In carcere il broker Jelmoni

L’accusa: frode e riciclaggio. Il professionista trevigiano avrebbe aiutato la famiglia Giacomini
POLONI TREVISO UFFICIO ''REGINATO MERCANTE'' IN P. SAN FRANCESCO,1/10
POLONI TREVISO UFFICIO ''REGINATO MERCANTE'' IN P. SAN FRANCESCO,1/10

L’accusa: ha aiutato la famiglia di industriali Giacomini a portare all’estero, sottraendoli al fisco, oltre 200 milioni di euro. Alessandro Jelmoni, 45 anni, consulente finanziario trevigiano, è in carcere a Verbania. Le accuse a suo carico sono di frode fiscale e di riciclaggio. Jelmoni è rientrato dall’estero, dove vive, per costituirsi. In settimana sarà interrogato. È stato arrestato dalla polizia giudiziaria di Milano nell'ambito di un’indagine della Procura di Verbania: la vicenda ha coinvolto gli imprenditori novaresi Corrado ed Elena Giacomini della dynasty di famiglia (rubinetti e impianti idraulici) e l’ex sottosegretario alla Giustizia, Andrea Zoppini.

Soldi all’estero. Secondo gli inquirenti, attraverso la sua attività di broker e la gestione di due società lussemburghesi (Giacomini Trust e J&Be), Jelmoni avrebbe contribuito a creare un giro di fatture false, riciclaggio ed esportazione illegale di capitali. In carcere sono finiti gli stessi fratelli Corrado ed Elena Giacomini, per i quali Jelmoni ha lavorato. «Ma lo ha fatto a titolo personale» precisano in piazza San Francesco a Treviso, sede della Reginato & Mercante di cui Jelmoni è consigliere. Il presidente è suo fratello Paolo. Uno scandalo che parte da Novara e Verbania arriva dritto nel cuore della Marca. E fa rumore.

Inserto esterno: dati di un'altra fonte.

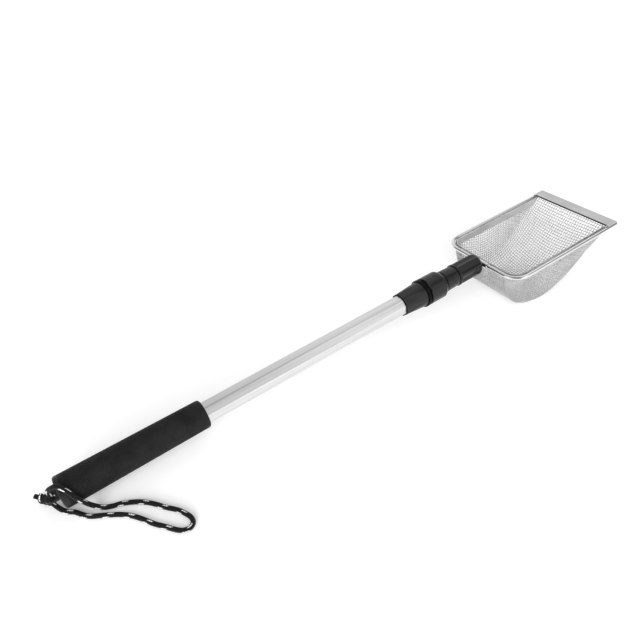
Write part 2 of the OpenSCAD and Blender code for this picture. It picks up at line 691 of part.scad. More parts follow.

Le accuse. Per Giulia Perrotti, capo della Procura di Verbania, gli amministratori della società avrebbero realizzato, attraverso un «collaudato sistema di frode e ripulitura del denaro», un trasferimento «di ingenti somme», si stimano circa 200 milioni di euro, all’estero. Il capo di imputazione a carico di Alessandro Jelmoni fa riferimento a i reati di frode fiscale e di riciclaggio: sarebbe proprio il broker trevigiano, iscritto al registro degli italiani residenti all’estero dal 1992, a gestire il trust lussemburghese dei Giacomini, sorta di cassaforte estera nel cono d’ombra del fisco italiano. L’inchiesta è partita dall’agguato al quale Corrado Giacomini era riuscito a sottrarsi il 6 settembre scorso, quando un commando armato (tre uomini) lo aveva aspettato davanti alla sua villa sul lago d’Orta. L’indagine si è intrecciata a quella sulla faida familiare che ha coinvolto i Giacomini, con esposti di natura civile e penale presentati alla Procura di Novara dal fratello della vittima, Andrea, in cui si chiedeva di far luce su comportamenti poco lineari all’interno dell’azienda di famiglia. Nell’ambito delle indagini è stato perquisito anche l’ufficio del senatore della Lega, Enrico Montani: il sospetto degli inquirenti è che Giacomini lo abbia corrotto al fine di ottenere, a Palazzo Madama, l’approvazione di agevolazioni fiscali per il settore dei prodotti industriali. Altro nome di spicco nell’indagine è quello di Andrea Zoppini, ex sottosegretario del governo Monti che avrebbe aiutato i titolari della Giacomini Spa a realizzare la frode fiscale internazionale con una consulenza per la quale il giurista sarebbe stato ricompensato con 800 mila euro in nero su conti esteri.

La difesa. Alessandro Jelmoni è in carcere a Verbania. «È sereno» dice il suo avvocato «perché sa come sono andate le cose, e lo dirà al pm in settimana, quando sarà interrogato. Ha già fatto una dichiarazione al gip. È rientrato dall’estero e si è costituito proprio per chiarire la vicenda». Il legale di Jelmoni ha già presentato istanza di scarcerazione. Nel merito delle accuse, secondo l’avvocato, «nel trust lussemburghese quei 200 milioni di euro arrivano, tra il 2002 e il 2003, sotto forma di titoli obbligazionari di principali banche italiane. Quindi va del tutto accertata l’ipotesi che si tratti di una frode fiscale». L’altro capo di imputazione a carico di Jelmoni riguarda il reato di riciclaggio tramite la società lussemburghese J&Be che fa capo a lui, «ma non si spiega» dice il legale «come questo sia avvenuto in assenza di un’accusa di false fatturazioni».